*Given data*:
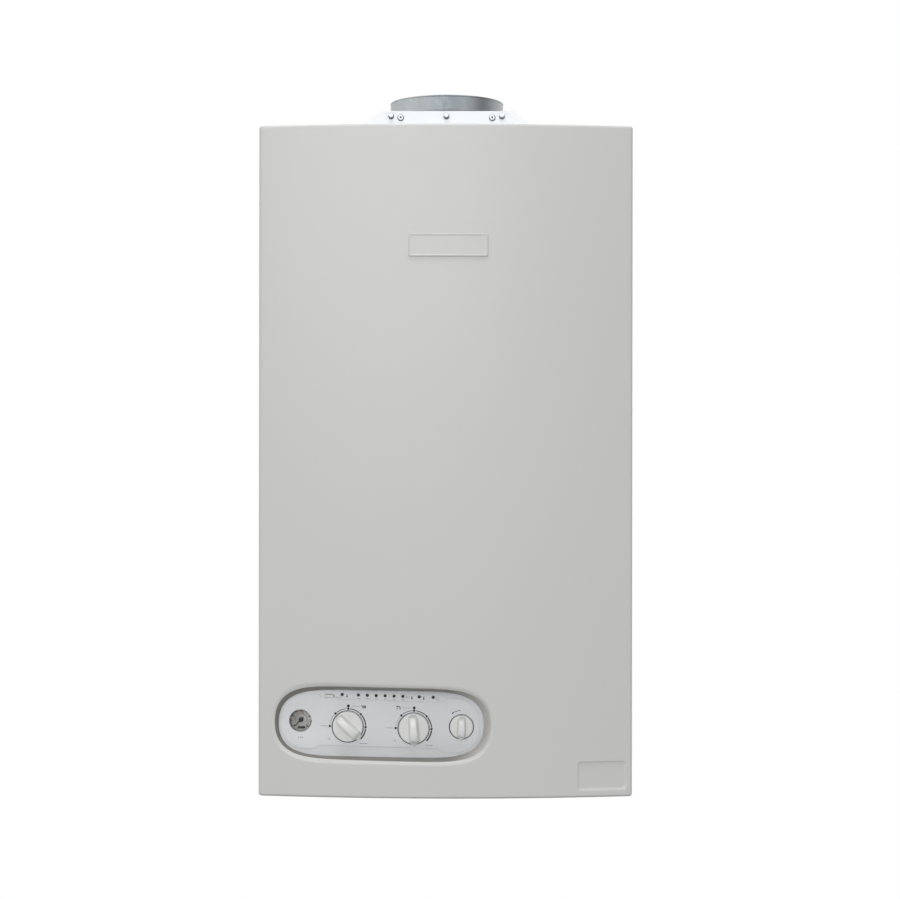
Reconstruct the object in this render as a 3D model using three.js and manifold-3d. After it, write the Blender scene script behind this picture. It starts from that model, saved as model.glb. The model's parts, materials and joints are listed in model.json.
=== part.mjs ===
// A wall-hung gas boiler with an open flue, taken apart into the pieces it is made of.
// Millimetres, +Z up, the front towards -Y. Heights here run from the bottom edge of the
// casing and depths from the wall; the last lines move the origin to the wall bracket.
import * as THREE from 'three';
import { mergeVertices } from 'three/addons/utils/BufferGeometryUtils.js';
import Module from 'manifold-3d';

const wasm = await Module();
wasm.setup();

// Clearances and the fineness of round faces

const seat = 0.3; // between pieces that rest on each other or turn in each other
const slip = 1.3; // between sheets that slide past each other
const overrun = 4; // how far a cut runs past the face that it opens
const finest = 48;
const fine = 32;
const round = 20;
const coarse = 12;

// Casing

const casing = {
  width: 400, height: 717, depth: 325, bow: 18, bowSteps: 18,
  sheet: 1.2, wallGap: 3, edgeRadius: 4, edgeSteps: 3, leastRadius: 0.4,
  topFlange: 24, bottomFlange: 22,
};
const recess = { fromSide: 6.3, width: 52.3, bottom: 5.3, height: 32.5, depth: 1.5, corner: 3 };
const plate = { width: 84.7, height: 24.4, centreX: 2.6, fromTop: 129, thickness: 1.6, corner: 1.5 };
const frame = { sheet: 1.5, standoff: 12, topDrop: 3.2 };
const bracket = {
  fromTop: 42, width: 300, height: 40, thickness: 2.5,
  hookX: 100, hookWidth: 24, hookLip: 12, slotMargin: 4, slotDrop: 16,
};
const topPanel = { sheet: 1.2, gap: 0.5, lip: 12, lipEnd: 12, windowMargin: 3 };
const floorPlate = {
  sheet: 1.5, gap: 0.5, boxGap: 7, tongueInset: 7, outerTongue: 50,
  screwFromSide: 32, screwInset: 12, screwSlot: 5,
};
const coverScrew = { shank: 2, length: 9, head: 4, headHeight: 1.8 };
const chassis = { gap: 0.5, sheet: 1.5, below: 6, above: 9, flange: 15 };

// Flue and draught hood

const flue = { radius: 65, wall: 1, height: 23.6, foot: 7, footHeight: 1 };
const hood = {
  rise: 30.2, slopeHeight: 66.5, bodyHeight: 135.7, topHalfWidth: 75.6, gap: 2,
  depth: 176, flueInset: 93, sheet: 1, spill: 40,
};
const hoodPlate = { sheet: 1.2, height: 53.2, screwDrop: 6, washerDrop: 7.5, screwX: 61.6, washerX: 50.9 };
const hexScrew = { shank: 1.9, length: 7, head: 2.9, headHeight: 3.4, flange: 3.4, flangeHeight: 0.8 };
const washerScrew = { shank: 1.9, length: 7, washer: 3.9, washerHeight: 0.9, head: 1.9, headHeight: 1.4 };
const thermostat = { x: 96, rise: 77, radius: 11, height: 8, lugWidth: 30, lugHeight: 9, lugSheet: 1 };

// Combustion stack

const stack = { fromFront: 89, depth: 146, halfWidth: 150, hoodGap: 0.4 };
const chamber = { height: 118, sheet: 1.2 };
const lining = { thickness: 15, endGap: 2 };
const exchanger = {
  height: 74.3, skin: 1.2, coreHalf: 8, finCount: 19, fin: 1.4, endGap: 5,
  stubRadius: 9, stubLength: 10.3,
};
const burner = {
  gap: 7, height: 34, barCount: 12, barPitch: 24, barWidth: 13, rimHeight: 16, rim: 1.5,
  slotWidth: 2, slotPitch: 44, slotDepth: 3, mouth: 5, mouthDepth: 9,
};
const manifold = {
  size: 16, endLength: 8, rise: 15, gap: 12, jet: 2.2, jetBase: 4.4, jetBaseLength: 4,
  jetLength: 9.4, footWidth: 10, footSheet: 2,
};
const electrode = {
  x: 70, rise: 14, ceramic: 4, tip: 1.3, tipLength: 38, outside: 26, plateWidth: 22, plateHeight: 12,
  plateSheet: 1.5, clearance: 0.6, terminal: 2, terminalLength: 8,
};

// Water and gas

const stub = {
  pitch: 65, y: 120, bottom: -24, thread: 13, threadTop: -1.5, tube: 9, tubeTop: 27.7,
  hex: 16, hexHeight: 9, bore: 9.5, boreDepth: 14, shoulder: 1.5,
};
const block = {
  z: 62, radius: 21, inner: 45, outer: 158, footRadius: 13, riserX: 65, riserRadius: 12, riserTop: 115,
  portRadius: 11, portZ: 112,
};
const plates = {
  halfWidth: 95, bottom: 98, top: 174, front: 76, count: 9, pitch: 3.6, lip: 2, corner: 16,
};
const pump = {
  x: 130, portRadius: 16, portBottom: 88, top: 212, volute: 43, voluteZ: 152, voluteFront: 140,
  voluteBack: 98, motor: 41, panelGap: 18, motorShoulder: 6, boxWidth: 46, boxTop: 216, boxInset: 8,
  boxGap: 8, ventX: 98, ventBoss: 9, ventBossTop: 196,
};
const vent = { radius: 13, height: 40, neck: 7, neckHeight: 5, cap: 5, capHeight: 9, shoulder: 3 };
const safety = { x: 98, front: 165, radius: 11, knob: 14, knobLength: 22, knobSkirt: 5, flutes: 8, flute: 2 };
const tap = {
  front: 160, radius: 10, neck: 8, bottom: 20, spindle: 3.5, knobTop: -5, knobHeight: 15, knob: 11,
  flutes: 10, flute: 1.5, holeMargin: 1.5,
};
const diverter = { x: 98, boss: 14, top: 92, width: 42, depth: 46, height: 58, corner: 8, cap: 5, capInset: 3 };
const waterPipe = { radius: 9, bend: 22, out: 28, kneeRise: 22, rise: 52, portTop: 90 };
const gasPipe = { radius: 9, bend: 18, kneeLow: 84, kneeHigh: 132 };
const feedPipe = { radius: 7, bend: 14, lowZ: 276, highZ: 292 };
const valve = {
  halfWidth: 34, front: 196, back: 140, bottom: 190, top: 244, boss: 13, bossHeight: 6, y: 168,
  coil: 15, coilLength: 30, coilX: 17, coilZ: 226, coilCap: 9, coilCapLength: 4,
  adjuster: 7, adjusterLength: 12, adjusterZ: 201, corner: 4, tapX: 20, tapRadius: 3.5,
};
const vessel = {
  radius: 143, thickness: 66, fromTop: 322, seam: 4, seamHeight: 5, dish: 14, port: 7, portDrop: 12,
  wall: 2, bore: 3,
};
const dishShares = [[0.6, 0.12], [0.86, 0.5]]; // of the vessel's flank and of its dish
const thinPipe = { radius: 5, bend: 14, fitting: 8, fittingLength: 5 };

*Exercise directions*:
Using the data above, reproduce every line exactly.

*Answer to the task*:
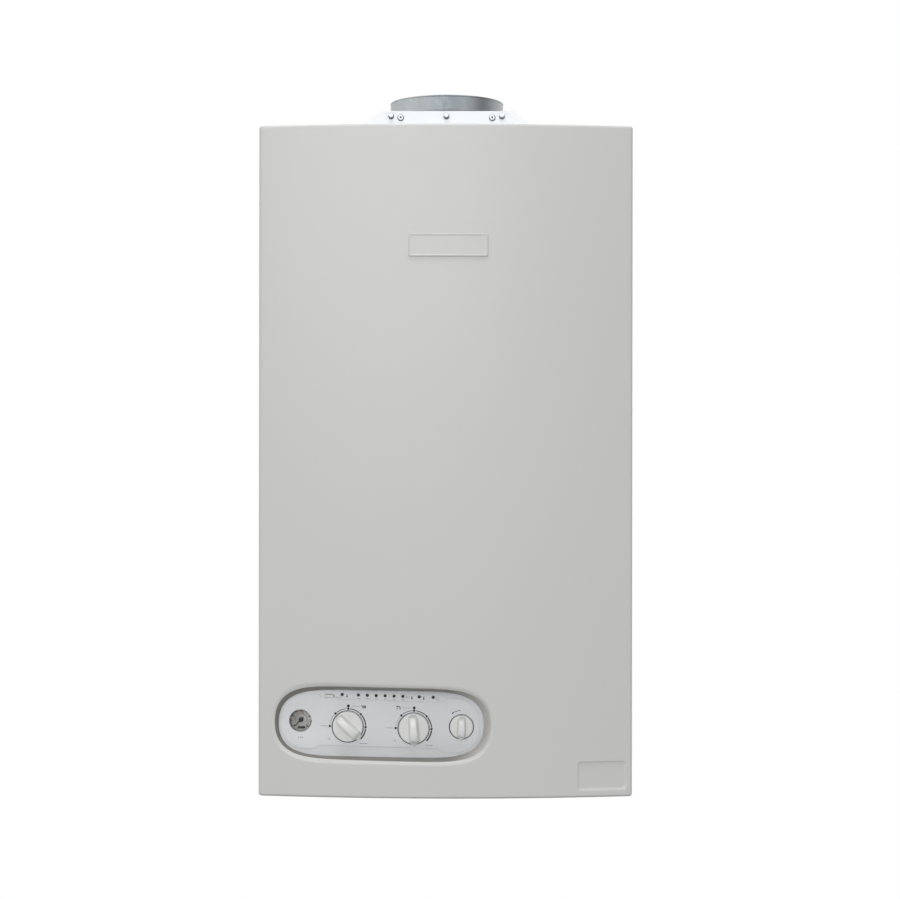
Reconstruct the object in this render as a 3D model using three.js and manifold-3d. After it, write the Blender scene script behind this picture. It starts from that model, saved as model.glb. The model's parts, materials and joints are listed in model.json.
=== part.mjs ===
// A wall-hung gas boiler with an open flue, taken apart into the pieces it is made of.
// Millimetres, +Z up, the front towards -Y. Heights here run from the bottom edge of the
// casing and depths from the wall; the last lines move the origin to the wall bracket.
import * as THREE from 'three';
import { mergeVertices } from 'three/addons/utils/BufferGeometryUtils.js';
import Module from 'manifold-3d';

const wasm = await Module();
wasm.setup();

// Clearances and the fineness of round faces

const seat = 0.3; // between pieces that rest on each other or turn in each other
const slip = 1.3; // between sheets that slide past each other
const overrun = 4; // how far a cut runs past the face that it opens
const finest = 48;
const fine = 32;
const round = 20;
const coarse = 12;

// Casing

const casing = {
  width: 400, height: 717, depth: 325, bow: 18, bowSteps: 18,
  sheet: 1.2, wallGap: 3, edgeRadius: 4, edgeSteps: 3, leastRadius: 0.4,
  topFlange: 24, bottomFlange: 22,
};
const recess = { fromSide: 6.3, width: 52.3, bottom: 5.3, height: 32.5, depth: 1.5, corner: 3 };
const plate = { width: 84.7, height: 24.4, centreX: 2.6, fromTop: 129, thickness: 1.6, corner: 1.5 };
const frame = { sheet: 1.5, standoff: 12, topDrop: 3.2 };
const bracket = {
  fromTop: 42, width: 300, height: 40, thickness: 2.5,
  hookX: 100, hookWidth: 24, hookLip: 12, slotMargin: 4, slotDrop: 16,
};
const topPanel = { sheet: 1.2, gap: 0.5, lip: 12, lipEnd: 12, windowMargin: 3 };
const floorPlate = {
  sheet: 1.5, gap: 0.5, boxGap: 7, tongueInset: 7, outerTongue: 50,
  screwFromSide: 32, screwInset: 12, screwSlot: 5,
};
const coverScrew = { shank: 2, length: 9, head: 4, headHeight: 1.8 };
const chassis = { gap: 0.5, sheet: 1.5, below: 6, above: 9, flange: 15 };

// Flue and draught hood

const flue = { radius: 65, wall: 1, height: 23.6, foot: 7, footHeight: 1 };
const hood = {
  rise: 30.2, slopeHeight: 66.5, bodyHeight: 135.7, topHalfWidth: 75.6, gap: 2,
  depth: 176, flueInset: 93, sheet: 1, spill: 40,
};
const hoodPlate = { sheet: 1.2, height: 53.2, screwDrop: 6, washerDrop: 7.5, screwX: 61.6, washerX: 50.9 };
const hexScrew = { shank: 1.9, length: 7, head: 2.9, headHeight: 3.4, flange: 3.4, flangeHeight: 0.8 };
const washerScrew = { shank: 1.9, length: 7, washer: 3.9, washerHeight: 0.9, head: 1.9, headHeight: 1.4 };
const thermostat = { x: 96, rise: 77, radius: 11, height: 8, lugWidth: 30, lugHeight: 9, lugSheet: 1 };

// Combustion stack

const stack = { fromFront: 89, depth: 146, halfWidth: 150, hoodGap: 0.4 };
const chamber = { height: 118, sheet: 1.2 };
const lining = { thickness: 15, endGap: 2 };
const exchanger = {
  height: 74.3, skin: 1.2, coreHalf: 8, finCount: 19, fin: 1.4, endGap: 5,
  stubRadius: 9, stubLength: 10.3,
};
const burner = {
  gap: 7, height: 34, barCount: 12, barPitch: 24, barWidth: 13, rimHeight: 16, rim: 1.5,
  slotWidth: 2, slotPitch: 44, slotDepth: 3, mouth: 5, mouthDepth: 9,
};
const manifold = {
  size: 16, endLength: 8, rise: 15, gap: 12, jet: 2.2, jetBase: 4.4, jetBaseLength: 4,
  jetLength: 9.4, footWidth: 10, footSheet: 2,
};
const electrode = {
  x: 70, rise: 14, ceramic: 4, tip: 1.3, tipLength: 38, outside: 26, plateWidth: 22, plateHeight: 12,
  plateSheet: 1.5, clearance: 0.6, terminal: 2, terminalLength: 8,
};

// Water and gas

const stub = {
  pitch: 65, y: 120, bottom: -24, thread: 13, threadTop: -1.5, tube: 9, tubeTop: 27.7,
  hex: 16, hexHeight: 9, bore: 9.5, boreDepth: 14, shoulder: 1.5,
};
const block = {
  z: 62, radius: 21, inner: 45, outer: 158, footRadius: 13, riserX: 65, riserRadius: 12, riserTop: 115,
  portRadius: 11, portZ: 112,
};
const plates = {
  halfWidth: 95, bottom: 98, top: 174, front: 76, count: 9, pitch: 3.6, lip: 2, corner: 16,
};
const pump = {
  x: 130, portRadius: 16, portBottom: 88, top: 212, volute: 43, voluteZ: 152, voluteFront: 140,
  voluteBack: 98, motor: 41, panelGap: 18, motorShoulder: 6, boxWidth: 46, boxTop: 216, boxInset: 8,
  boxGap: 8, ventX: 98, ventBoss: 9, ventBossTop: 196,
};
const vent = { radius: 13, height: 40, neck: 7, neckHeight: 5, cap: 5, capHeight: 9, shoulder: 3 };
const safety = { x: 98, front: 165, radius: 11, knob: 14, knobLength: 22, knobSkirt: 5, flutes: 8, flute: 2 };
const tap = {
  front: 160, radius: 10, neck: 8, bottom: 20, spindle: 3.5, knobTop: -5, knobHeight: 15, knob: 11,
  flutes: 10, flute: 1.5, holeMargin: 1.5,
};
const diverter = { x: 98, boss: 14, top: 92, width: 42, depth: 46, height: 58, corner: 8, cap: 5, capInset: 3 };
const waterPipe = { radius: 9, bend: 22, out: 28, kneeRise: 22, rise: 52, portTop: 90 };
const gasPipe = { radius: 9, bend: 18, kneeLow: 84, kneeHigh: 132 };
const feedPipe = { radius: 7, bend: 14, lowZ: 276, highZ: 292 };
const valve = {
  halfWidth: 34, front: 196, back: 140, bottom: 190, top: 244, boss: 13, bossHeight: 6, y: 168,
  coil: 15, coilLength: 30, coilX: 17, coilZ: 226, coilCap: 9, coilCapLength: 4,
  adjuster: 7, adjusterLength: 12, adjusterZ: 201, corner: 4, tapX: 20, tapRadius: 3.5,
};
const vessel = {
  radius: 143, thickness: 66, fromTop: 322, seam: 4, seamHeight: 5, dish: 14, port: 7, portDrop: 12,
  wall: 2, bore: 3,
};
const dishShares = [[0.6, 0.12], [0.86, 0.5]]; // of the vessel's flank and of its dish
const thinPipe = { radius: 5, bend: 14, fitting: 8, fittingLength: 5 };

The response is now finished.